Kerry Packer was so convinced of his ugliness he’d compare himself to Joseph Merrick, the so-called Elephant Man. Kerry had survived childhood polio with a palsied cheek that few, if any, noticed, but he believed that political cartoonists did. During his darkest days in the 1980s, after he was forced to self-identify as the businessman codenamed “the Goanna” in the Costigan Royal Commission, cartoons of Packer loomed large on editorial pages and he’d stare bitterly at them.
In his gloomy Bellevue Hill mansion, Kerry spent most of his time in a small study dominated by an open fire. It was flanked on the left by the largest TV then available and on the right by a cabinet containing a number of guns – cannons – big enough to launch cruise missiles. But in fact designed to kill elephants. A huge pair of tusks suggested success in this endeavour while an elephant’s foot had been repurposed to hold fire irons. I’d protest against his monstrous and murderous hobby, making sombre jokes that this Elephant Man should change his name via deed-poll from Packer to Pachyderm.
It’s hard to comprehend the thrill of the kill, the pleasure some humans, if that’s the correct term, get from mowing down animals. So that they can be photographed standing proudly over a corpse – killing not for food but in taxidermal triumphalism. I have to cull on the farm, and even shooting bunnies with a .22 is a sad business. But shoot an elephant? That essentially harmless herbivore? That magnificent, highly intelligent proboscidean survivor of the Pliocene? Criminal.

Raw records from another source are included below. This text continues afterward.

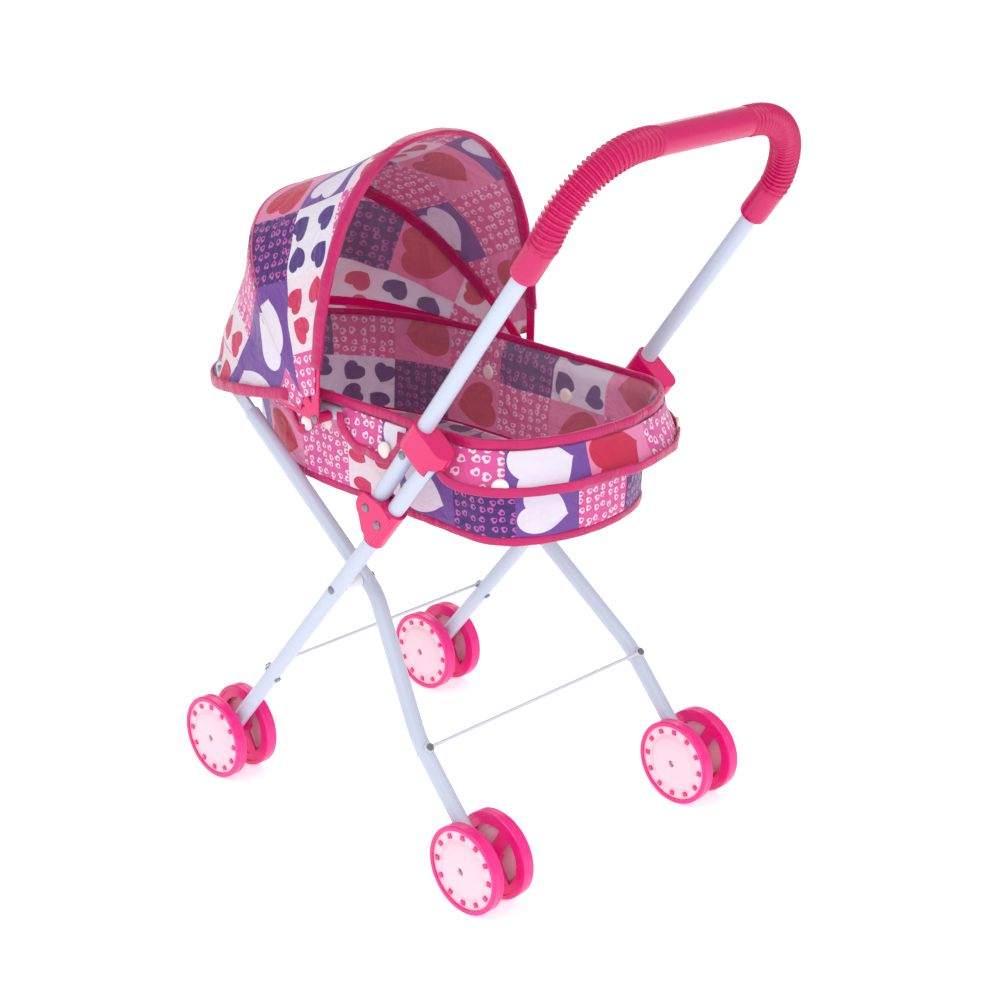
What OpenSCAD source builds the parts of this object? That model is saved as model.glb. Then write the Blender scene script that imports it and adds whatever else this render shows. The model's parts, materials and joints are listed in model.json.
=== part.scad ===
// Folding doll stroller: crossed tube legs, push handle, oval carrycot with a folding hood.
// Side view: +X towards the pusher, +Z up. The left side of the stroller is at -Y.

/* [Wheels] */
// Diameter of each wheel
wheel_d = 77; // [72:1:80]
// Width of each wheel across its tread
wheel_w = 11; // [10:1:11]
// Distance between the front and rear axles
wheelbase = 327; // [324:1:330]
// Square windows round each hub cap
cap_windows = 12; // [8:1:14]
// Spokes of each rim
rim_spokes = 3; // [3:1:5]

/* [Frame] */
// Outer diameter of the leg and handle tubes
tube_d = 14; // [13:0.5:14]
// Wall of the leg and handle tubes
tube_wall = 0.8; // [0.6:0.1:1.2]
// Distance from the centre plane to the front legs and the handle
leg_y = 129.5; // [129:0.5:132]
// Distance from the centre plane to the upper rear legs
rear_leg_y = 98; // [98:0.5:99]
// Diameter of the cross wires
wire_d = 3.2; // [2.5:0.1:3.5]
// Slope of the push handle above the floor
handle_slope = 53.2; // [52.5:0.1:53.5]

/* [Handle] */
// Outer diameter of the grip
grip_d = 23; // [20:1:25]
// Length of the straight stretch of the handle, pivot to bend
handle_run = 314; // [308:1:320]
// Radius of the two corner bends
corner_r = 70; // [60:1:75]
// Slope of the top of the handle, past the bend
top_slope = 64.5; // [60:0.5:68]

/* [Carrycot] */
// Height of the carrycot's ring above the floor
ring_z = 371; // [371:0.5:372]
// Half of the ring's width, to the middle of its tube
ring_w = 105; // [104:0.5:105]
// Outer diameter of the ring's tube
ring_d = 12; // [11:0.5:12]
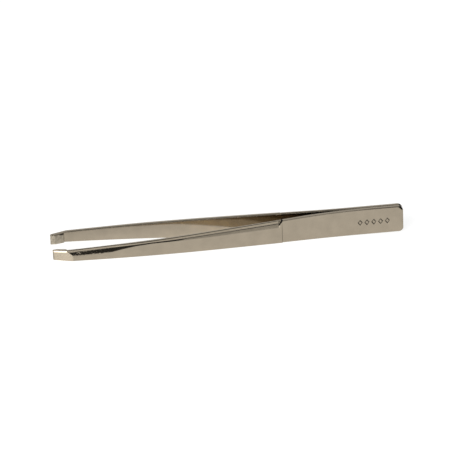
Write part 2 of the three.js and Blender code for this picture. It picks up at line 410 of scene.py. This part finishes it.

We were sitting in his study when Kerry made a confession. “I’ve had a phone call from Idi Amin.” Idi being his continent’s most brutal despot, veritably Africa’s Pol Pot. “Why am I not surprised?” was my reply. “It was only a matter of time until you two found each other. But why the call?”
“He’s invited me to Uganda to shoot elephants.” A long silence. “What would that do to my reputation?” Another long silence. “I don’t know about your reputation, Kerry,” I finally replied, “but it will f..k Idi’s.”
So Kerry declined the invitation and I began a campaign to convert him from killer to conservationist. I started by explaining the existential threat to Africa’s elephants, not just from his ilk but from ivory poachers. Plus the loss of habitat and the increasing enmity of farmers whose small crops were trampled by elephants’ migratory paths.
After the Packerderm pondered matters, a small miracle and a big guilt trip occurred simultaneously. Kerry announced he’d save the elephant! Given Australia’s Kimberley was free of small farms and was on much the same latitude as the elephants’ homelands, he’d import a few dozen breeding pairs and let them loose!
I tried to explain why this noble thought was not a good idea. What if the heffalumps, like so many introduced animals before them, took off? With few natural enemies we might see a variation on the theme that gave Australia rabbit plagues, the pestilence of prickly pear, cane toad infestations, European carp rooting our rivers, half a billion feral pigs, brumbies and camels. Feral elephants, for eff’s sake? Lumbering up and down St Georges Terrace? Crushing cars? Treading on Perth’s pedestrians? (Maybe virologist Frank Fenner could update and upscale his anti-rabbit Myxoma virus for jumbos?)
Kerry’s enthusiasm to save the elephant deflated as quickly as a zeppelin shot with one of his elephant guns. And not long afterwards, a royal commission was hunting him. Exit the elephant, enter the Goanna.